Cramer had to remind all those in attendance that the daycare proposal wasn’t actually allowed.  “Now let me back everybody up a little,” Cramer said on Nov. 1. “This site is approved for retail use only. Not eateries, not daycare centers, none of those. It’s not approved as a general commercial building.”

At its December meeting, the board approved a site plan to allow the daycare center to take up approximately 68 percent of Building Two.

 

Town board meeting

At the Dec. 14 meeting of the New Scotland Town Board, Kay’s project was a topic of discussion as well.

“I noticed a few articles that sort of bothered me,” said resident Kevin Lamica to the board, referring to earlier Kay-related articles in The Enterprise about flooding at Stonewell Plaza and a stop-work order placed on Kay’s project. 

“As a resident, I was sort of upset with it,” Lamica said. “I mean, I just didn’t see how, you know, we’ve worked real hard ... to try to get something into the town, and … to me it was sort of a stain.”

Supervisor Douglas LaGrange told Lamica that many of the earlier issues had been addressed either through the planning board or code enforcement. 

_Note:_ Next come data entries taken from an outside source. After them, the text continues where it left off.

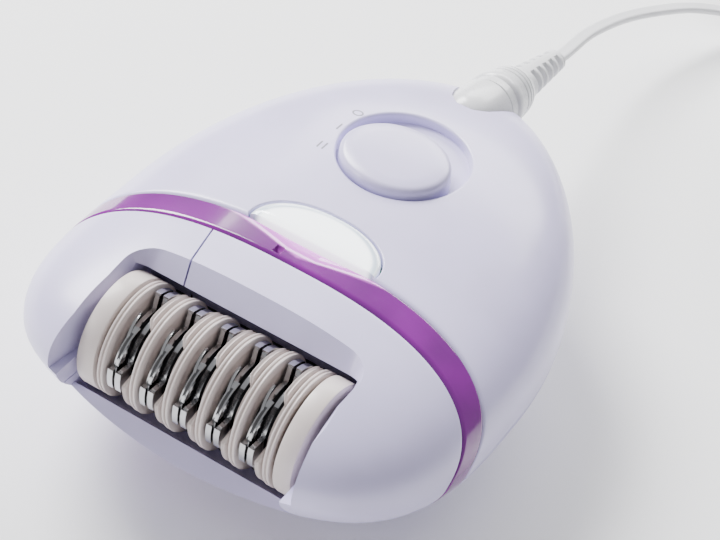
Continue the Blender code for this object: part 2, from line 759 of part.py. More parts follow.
mesh_deg = -PULL_RISE_DEG
reach = centre_distance(DRUM_TEETH, DRIVE_TEETH)
DRIVE_Y = DRUM_Y + reach * math.cos(math.radians(mesh_deg))
DRIVE_Z = DRUM_Z + reach * math.sin(math.radians(mesh_deg))
reach = centre_distance(REDUCTION_TEETH, PINION_TEETH)
MOTOR_Y = DRIVE_Y + reach * math.cos(math.radians(-MOTOR_DROP_DEG))
MOTOR_Z = DRIVE_Z + reach * math.sin(math.radians(-MOTOR_DROP_DEG))

gear("drum_gear", DRUM_TEETH, mesh_deg, SHAFT_RADIUS + GAP, DRUM_GEAR_X, DRUM_Y, DRUM_Z, NYLON)
gear("drive_gear", DRIVE_TEETH, mesh_deg + 180 + 180 / DRIVE_TEETH, AXLE_RADIUS + GAP,
     DRUM_GEAR_X, DRIVE_Y, DRIVE_Z, NYLON)
gear("reduction_gear", REDUCTION_TEETH, -MOTOR_DROP_DEG, AXLE_RADIUS + GAP,
     REDUCTION_X, DRIVE_Y, DRIVE_Z, NYLON)
gear("motor_pinion", PINION_TEETH, 180 - MOTOR_DROP_DEG + 180 / PINION_TEETH, MOTOR_SHAFT_RADIUS + GAP,
     REDUCTION_X, MOTOR_Y, MOTOR_Z, BRASS)

BRACKET_X = REDUCTION_X + GEAR_WIDTH + 0.6
BRACKET_THICKNESS = 1.2
rod("gear_axle", AXLE_RADIUS, DRUM_GEAR_X - 0.4, BRACKET_X - GAP, DRIVE_Y, DRIVE_Z, STEEL, 16)
bracket_outline = [
    (DRIVE_Y - 3.0, DRIVE_Z - 3.0),
    (MOTOR_Y + 2.0, MOTOR_Z - 3.5),
    (MOTOR_Y + 4.0, MOTOR_Z + 3.0),
    (DRIVE_Y - 3.0, DRIVE_Z + 3.0),
]
side_prism("gear_bracket", bracket_outline, BRACKET_X, BRACKET_X + BRACKET_THICKNESS, CASING)

MOTOR_END_X = DRUM_GEAR_X - 3.0
MOTOR_START_X = MOTOR_END_X - MOTOR_LENGTH
motor_profile = [
    (MOTOR_SHAFT_RADIUS + GAP, MOTOR_END_X + MOTOR_BOSS_HEIGHT),
    (MOTOR_BOSS_RADIUS, MOTOR_END_X + MOTOR_BOSS_HEIGHT),
    (MOTOR_BOSS_RADIUS, MOTOR_END_X),
    (MOTOR_RADIUS - MOTOR_EDGE, MOTOR_END_X),
    (MOTOR_RADIUS, MOTOR_END_X - MOTOR_EDGE),
    (MOTOR_RADIUS, MOTOR_START_X + MOTOR_EDGE),
    (MOTOR_RADIUS - MOTOR_EDGE, MOTOR_START_X),
    (MOTOR_SHAFT_RADIUS + GAP, MOTOR_START_X),
]
turned("motor_can", motor_profile, at(0, MOTOR_Y, MOTOR_Z), "X", 32, CASING, True)
rod("motor_shaft", MOTOR_SHAFT_RADIUS, MOTOR_START_X, REDUCTION_X + GEAR_WIDTH,
    MOTOR_Y, MOTOR_Z, STEEL, 16)

# The deck is open where the gears pass from the handle into the head.
gear_reach = GEAR_MODULE * REDUCTION_TEETH / 2 + 1.4
window_z = DRIVE_Z + 0.6
window_half_z = gear_reach - 1.6
gear_window = as_cutter(
    block(
        "gear_window",
        (DRUM_GEAR_X - 0.8, DRIVE_Y - gear_reach - 2, window_z - window_half_z),
        (BRACKET_X + BRACKET_THICKNESS + 0.5, DRIVE_Y + gear_reach, window_z + window_half_z),
    )
)
boolean(deck, gear_window)

# ---------------------------------------------------------------- head release button
release_face = REST_Z + RELEASE_INSET
release_flange = RELEASE_RADIUS + RELEASE_FLANGE
release_profile = [
    (0, release_face + RELEASE_HEIGHT),
    (release_flange, release_face + RELEASE_HEIGHT),
    (release_flange, release_face + RELEASE_NECK),
    (RELEASE_RADIUS, release_face + RELEASE_NECK),
    (RELEASE_RADIUS, release_face + RELEASE_CHAMFER),
    (RELEASE_RADIUS - RELEASE_CHAMFER, release_face),
    (0, release_face),
]
turned("release_button", release_profile, at(0, RELEASE_Y, 0), "Z", 28, VIOLET)

# ---------------------------------------------------------------- socket, plug and strain relief
SOCKET_MOUTH = -3.2
socket_profile = [
    (0, SOCKET_FLOOR - SOCKET_DEPTH),
    (PIN_RADIUS + GAP, SOCKET_FLOOR - SOCKET_DEPTH),
    (PIN_RADIUS + GAP, SOCKET_MOUTH),
    (SOCKET_RADIUS + SOCKET_WALL, SOCKET_MOUTH),
    (SOCKET_RADIUS + SOCKET_WALL, -SOCKET_DEPTH),
    (0, -SOCKET_DEPTH),
]
tail_turned("inlet_socket", socket_profile, BLACK)

PLUG_START = -2.6
PLUG_END = PLUG_START + PLUG_LENGTH
plug_profile = [
    (0, PLUG_END),
    (3.9, PLUG_END),
    (4.9, PLUG_END - 0.8),
    (PLUG_RADIUS, PLUG_END - 2.0),
    (PLUG_RADIUS, PLUG_START + 3.0),
    (SOCKET_RADIUS + 0.8, PLUG_START + 2.0),
    (SOCKET_RADIUS + 0.8, PLUG_START),
    (PIN_RADIUS, PLUG_START),
    (PIN_RADIUS, -SOCKET_DEPTH + SOCKET_FLOOR + 0.8),
    (0, -SOCKET_DEPTH + SOCKET_FLOOR + 0.8),
]
tail_turned("appliance_plug", plug_profile, PALE)
RELIEF_START = PLUG_END + GAP
relief_profile = [
    (0, RELIEF_START + RELIEF_LENGTH),
    (RELIEF_END_RADIUS, RELIEF_START + RELIEF_LENGTH),
    (RELIEF_START_RADIUS, RELIEF_START),
    (0, RELIEF_START),
]
tail_turned("strain_relief", relief_profile, PALE, steps=20)


# ---------------------------------------------------------------- the free lead
def smooth_route(points, spacing):
    """Even points along a smooth curve through the route's own points."""
    count = len(points)
    fine = []
    for index in range(count - 1):
        before = Vector(points[max(index - 1, 0)])
        start, end = Vector(points[index]), Vector(points[index + 1])
        after = Vector(points[min(index + 2, count - 1)])
        for step in range(12):
            t = step / 12
            fine.append(
                0.5
                * (
                    2 * start
                    + (end - before) * t
                    + (2 * before - 5 * start + 4 * end - after) * t ** 2
                    + (3 * start - before - 3 * end + after) * t ** 3
                )
            )
    fine.append(Vector(points[-1]))
    total = sum((b - a).length for a, b in zip(fine, fine[1:]))
    pieces = max(2, round(total / spacing))
    even = [fine[0]]
    walked = 0.0
    for a, b in zip(fine, fine[1:]):
        walked += (b - a).length
        if walked >= total * len(even) / pieces - 1e-9:
            even.append(b)
    return even


def lead_tube(name, route):
    curve = bpy.data.curves.new(name, "CURVE")
    curve.dimensions = "3D"
    curve.bevel_depth = LEAD_DIAMETER / 2 * MM
    curve.bevel_resolution = 2
    curve.use_fill_caps = True
    points = smooth_route(route, LEAD_DIAMETER * 2.5)
    spline = curve.splines.new("POLY")
    spline.points.add(len(points) - 1)
    for spot, point in zip(spline.points, points):
        spot.co = (*(point * MM), 1.0)
    tube = bpy.data.objects.new(name, curve)
    parts.objects.link(tube)
    curve.materials.append(PALE)
    return tube


relief_tip = tail_point / MM + socket_direction * (RELIEF_START + RELIEF_LENGTH + GAP)
first_run = (tuple(relief_tip), tuple(relief_tip + socket_direction * 4.0))
lead_tube("cord_run", first_run + LEAD_ROUTE)
lead_tube("cord_tail", TAIL_ROUTE)

coil_inner = COIL_MEAN_RADIUS - COIL_HALF_BUILD
coil_outer = COIL_MEAN_RADIUS + COIL_HALF_BUILD
coil_top = TABLE_GAP + COIL_HEIGHT
coil_profile = [
    (coil_outer - COIL_EDGE, coil_top),
    (coil_outer, coil_top - COIL_EDGE),
    (coil_outer, TABLE_GAP + COIL_EDGE),
    (coil_outer - COIL_EDGE, TABLE_GAP),
    (coil_inner + COIL_EDGE, TABLE_GAP),
    (coil_inner, TABLE_GAP + COIL_EDGE),
    (coil_inner, coil_top - COIL_EDGE),
    (coil_inner + COIL_EDGE, coil_top),
]
coil_centre = Vector((COIL_X * MM, COIL_Y * MM, 0))
turned("cord_coil", coil_profile, coil_centre, "Z", 32, PALE, True)

# ---------------------------------------------------------------- wall adapter
adapter_low = Vector((ADAPTER_X - ADAPTER_WIDTH / 2, ADAPTER_Y - ADAPTER_LENGTH / 2, TABLE_GAP)) * MM
adapter_work = bmesh.new()
bmesh.ops.create_cube(adapter_work, size=1.0)
adapter_size = Vector((ADAPTER_WIDTH, ADAPTER_LENGTH, ADAPTER_HEIGHT)) * MM
bmesh.ops.scale(adapter_work, verts=adapter_work.verts, vec=adapter_size)
bmesh.ops.translate(adapter_work, verts=adapter_work.verts, vec=adapter_low + adapter_size / 2)
adapter = mesh_object("wall_adapter", adapter_work, PALE, False)
rounding = adapter.modifiers.new("rounding", "BEVEL")
rounding.width = ADAPTER_ROUNDING * MM
rounding.segments = 2
rounding.limit_method = "ANGLE"
for side, name in ((-1, "mains_pin_left"), (1, "mains_pin_right")):
    start = ADAPTER_Y + ADAPTER_LENGTH / 2 + GAP
    profile = [
        (0, MAINS_PIN_LENGTH),
        (MAINS_PIN_RADIUS - 0.5, MAINS_PIN_LENGTH),
        (MAINS_PIN_RADIUS, MAINS_PIN_LENGTH - 1.0),
        (MAINS_PIN_RADIUS, 0),
        (0, 0),
    ]
    foot = Vector((ADAPTER_X + side * MAINS_PIN_SPREAD / 2, start, ADAPTER_HEIGHT / 2)) * MM
    turned(name, profile, foot, "Z", 16, STEEL, False, (math.radians(-90), 0, 0))
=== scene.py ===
"""A corded epilator with its tweezer drum, work light, slide switch and low-voltage lead.

Sizes are in millimetres from a design point on the body's top centre line, where the head meets the
trim band. at() turns them into metres in the part's own frame.
"""

import json
import math

import bpy
from mathutils import Matrix, Vector

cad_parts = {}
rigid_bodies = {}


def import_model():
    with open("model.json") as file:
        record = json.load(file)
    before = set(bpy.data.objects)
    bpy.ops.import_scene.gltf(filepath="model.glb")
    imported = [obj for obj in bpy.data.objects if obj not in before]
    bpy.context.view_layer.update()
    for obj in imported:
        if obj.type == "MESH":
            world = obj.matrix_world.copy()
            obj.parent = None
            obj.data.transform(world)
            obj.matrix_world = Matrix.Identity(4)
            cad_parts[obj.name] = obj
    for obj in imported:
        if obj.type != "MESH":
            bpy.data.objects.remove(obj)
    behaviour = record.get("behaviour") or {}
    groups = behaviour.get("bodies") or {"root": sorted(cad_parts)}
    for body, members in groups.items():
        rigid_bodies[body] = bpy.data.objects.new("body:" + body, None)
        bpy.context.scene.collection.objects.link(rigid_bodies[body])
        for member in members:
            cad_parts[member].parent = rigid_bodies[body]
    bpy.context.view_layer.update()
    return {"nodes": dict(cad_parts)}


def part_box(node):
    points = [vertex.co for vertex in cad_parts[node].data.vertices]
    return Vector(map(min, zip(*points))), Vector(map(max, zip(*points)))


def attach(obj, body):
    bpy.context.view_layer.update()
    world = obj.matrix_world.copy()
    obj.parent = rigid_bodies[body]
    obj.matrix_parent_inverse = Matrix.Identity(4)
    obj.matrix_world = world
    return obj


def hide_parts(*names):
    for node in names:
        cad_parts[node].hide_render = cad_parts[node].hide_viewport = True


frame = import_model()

MM = 0.001
DESIGN_POINT = Vector((0.0, -14.06, 31.4))


def at(x, y, z):
    return (Vector((x, y, z)) + DESIGN_POINT) * MM


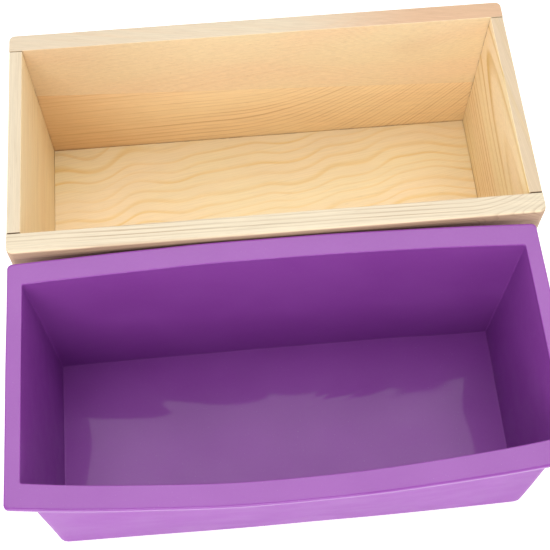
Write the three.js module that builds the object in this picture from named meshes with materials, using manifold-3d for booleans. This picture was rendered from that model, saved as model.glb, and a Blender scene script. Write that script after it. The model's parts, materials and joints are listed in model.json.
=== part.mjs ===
// Soap loaf mould: an open pine box and the loose silicone liner that drops into it, side by side.
// Millimetres, +Z up, +X along the mould, +Y from the liner towards the box.
// The origin is at the middle of the footprint, on the surface that both pieces stand on.

import * as THREE from 'three';
import { mergeVertices } from 'three/addons/utils/BufferGeometryUtils.js';
import Module from 'manifold-3d';

const wasm = await Module();
wasm.setup();

// Driving dimensions of the wooden box.
const BOX_LENGTH = 270;
const BOX_WIDTH = 134;
const BOX_HEIGHT = 106;
const SIDE_THICKNESS = 11;
const END_THICKNESS = 7;
const BOTTOM_THICKNESS = 6;
const CORNER_RADIUS = 3; // on the upright outer corners of the two long boards
const JOINT_GAP = 0.2; // hairline left open at every butt joint

// The far long board is two strips glued edge to edge. The glue line falls towards the right end.
const SEAM_HEIGHT = 55; // at the middle of the board
const SEAM_SLOPE = -0.07; // rise per millimetre of length
const GLUE_LINE = 0.1;

// Driving dimensions of the silicone liner. A bow is how far a long side stands out at its middle.
// The liner stands relaxed: its near side bellies out more, and its floor lies a little nearer.
const FLANGE_LENGTH = 264;
const FLANGE_WIDTH = 122.5;
const FLANGE_THICKNESS = 3;
const FLANGE_BOW = { near: 7.8, far: 3.5 };
const LINER_HEIGHT = 103;
const WALL_THICKNESS = 3;
const OPENING_LENGTH = 249;
const OPENING_WIDTH = 99;
const OPENING_BOW = { near: 8.5, far: 3.5 };
const FLOOR_LENGTH = 242;
const FLOOR_WIDTH = 96;
const FLOOR_BOW = { near: 1, far: 1 };
const FLOOR_SHIFT_Y = -2.5;
const INNER_CORNER_RADIUS = 1.5;
const FLANGE_CORNER_RADIUS = 2.5;

// Headed wire brads that hold the butt joints.
const BRAD_LENGTH = 20;
const BRAD_WIDTH = 1.25;
const BRAD_THICKNESS = 1;
const BRAD_HEAD_WIDTH = 2;
const BRAD_HEAD_LENGTH = 0.75;
const BRAD_TIP_LENGTH = 2;
const BRAD_SET_DEPTH = 0.5; // how far the head is driven below the face
const POCKET_GAP = 0.3; // room between a brad and the wood around it
const CORNER_BRAD_HEIGHTS = [20, 55, 90];
const SIDE_BRAD_PLACES = [-80, 0, 80]; // along X, into the bottom board
const END_BRAD_PLACES = [-30, 30]; // along Y, into the bottom board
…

“I’ll speak for myself, primarily, but you know, we and the planning board were very disappointed that happened,” LaGrange said to Lamica. 

LaGrange said all Kay did was put himself under a microscope. 

“So it’s just put them under a lot more scrutiny with the rest of the project, and future projects,” he said. “Because the same, well, it’s not the same company, but the same players to an extent, bought the 20 acres behind that. So you know, when you do things like that, you just draw more scrutiny in the future.”